J.F. Woodward completed a Ph.D. in history (of science) at the University of Denver in 1972 after obtaining bachelors and masters degrees in physics at Middlebury College and New York University in the 1960s. Retired in 2005, he is emeritus professor of history and adjunct professor of physics at California State University Fullerton where he continues to do experimental work on advanced propulsion and the enigmatic sciences (gravity manipulation). Noting that inertia in general relativity is a gravitational phenomenon where local objects are seemingly instantaneously coupled to distant matter in the universe, he has elaborated a way that transient phenomena can be used to perform said manipulation. This, and other material related to this talk, can be found in his recent book: Making Starships and Stargates: the Science of Interstellar Propulsion.

Abstract

Kip Thorne and several graduate students ushered in the era of wormhole physics in 1988 by reverse engineering, at Carl Sagan’s request, the needed conditions to travel to and from the center of the Galaxy 26,000 lightyears distant in little or no time. The requirement turned out to be “wormholes”, spacetime structures predicted by general relativity theory. Six years later, Miguel Alcubierre constructed the “warp drive” “metric” of general relativity that shows what is needed to zip around spacetime, seemingly at speeds faster than the speed of light. The requirement is a Jupiter mass of negative rest mass (“exotic”) matter. Before Thorne did his work a small collection of people worked on schemes to make lightspeed (and faster) travel possible. And after Thorne and Alcubierre, that collection of people has worked toward the goal of realizing the conditions dictated by general relativity for “hyperspeed” travel, be it through wormholes or encased in warp bubbles. “Advanced” propulsion is often taken to encompass all propulsion schemes more advanced than chemical rockets.
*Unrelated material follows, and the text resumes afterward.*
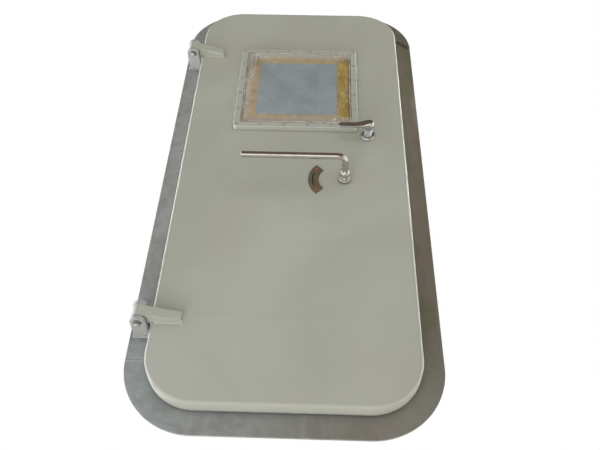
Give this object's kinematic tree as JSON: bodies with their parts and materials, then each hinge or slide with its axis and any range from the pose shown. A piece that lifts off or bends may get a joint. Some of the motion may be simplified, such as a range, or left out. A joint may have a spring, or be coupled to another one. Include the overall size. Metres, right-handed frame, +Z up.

Really advanced propulsion, however, is that enabling interstellar travel in short times, and that demands wormholes and/or warp bubbles. The stepping stone to such schemes is often figuring out how to accelerate a vessel without ejecting large amounts of propellant – so-called “field” propulsion. These schemes – wormholes, warp drives, and field propulsion – all involve gravity “manipulation”, whereas all other advanced propulsion schemes do not. In this talk I will recount some of the activities known to me of the collection of people working on gravity manipulation in the past decade or two. It is a tale of trial and error. Lots of error. But perhaps space-drive time is at hand.